A Brooklyn man was seriously injured by an exploding toilet in his co-op and remains so traumatized by it that he uses a rope to flush from a safe distance outside the bathroom.
Michel Pierre was one of four tenants injured Oct. 2 at the Caton Power development in Flatbush by powerful blasts from their bowls, the Daily News has learned.
"I'm afraid to flush the toilet right now," said Pierre, 58, who needed 30 stitches to close shrapnel wounds on his head, arm and legs.
"It sounds silly but I'm still scared," he said. "Maybe someday it goes away but right now I'm in pain."
Pierre said his peace of mind has been shattered like the throne in his ninth-floor flat on Ocean Parkway.

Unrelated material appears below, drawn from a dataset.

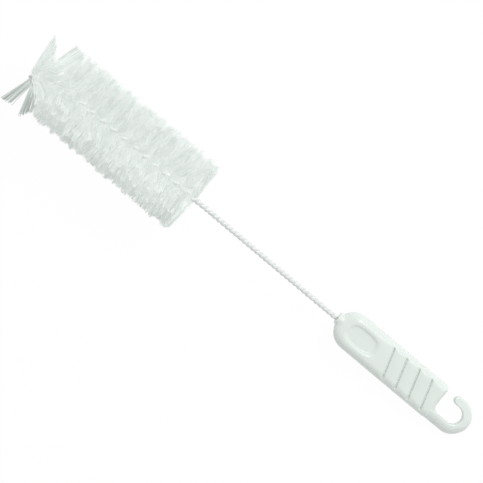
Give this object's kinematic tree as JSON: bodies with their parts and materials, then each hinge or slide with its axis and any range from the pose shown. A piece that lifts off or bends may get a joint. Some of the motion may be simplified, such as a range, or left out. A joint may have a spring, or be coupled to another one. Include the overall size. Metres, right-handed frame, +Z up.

The water had been turned off that day in the 19-story building while a plumbing contractor installed a backflow prevention valve.
Around 11 p.m. Pierre checked if the pressurized flush-valve toilet was working and pulled the handle. He'll never forget what happened next.
"I remember there was a 'boom' and the thing exploded in my face," Pierre said. "I was blinded and pieces flew all over the place."
Pierre was briefly unconscious and awoke covered with blood. Firefighters from nearby FDNY engine and ladder companies responded to a "utility emergency" in the building, a source said.
Pierre's cuts were treated at Methodist Hospital. Two other injured tenants were taken to Kings County Medical Center and a fourth to Woodhull Medical Center, according to the source.
"Toilets are supposed to flush, not explode," said Pierre's lawyer Sanford Rubenstein who is preparing a lawsuit against Century Management, which runs the building.
"This victim is entitled to damages for the serious injuries he sustained through no fault of his own."
Experts said a buildup of air pressure in the pipes during the repairs is the likely culprit.
Theresa Racht, a lawyer for the co-op board, said the building's engineer and its insurance carrier are still looking into the bizarre incident.
"When the water was turned back on, the pressure caused a burst of air that came up through the pipe," Racht said. "It was totally unexpected. We're looking into whether this was preventable or a one-time fluke."
Pierre, an information technology specialist for a government agency, said he doesn't know when he can go to the bathroom in peace again.
"I can't stop thinking about it every time I look at the bowl," Pierre said, who was relieved that he wasn't sitting down during the fateful flush.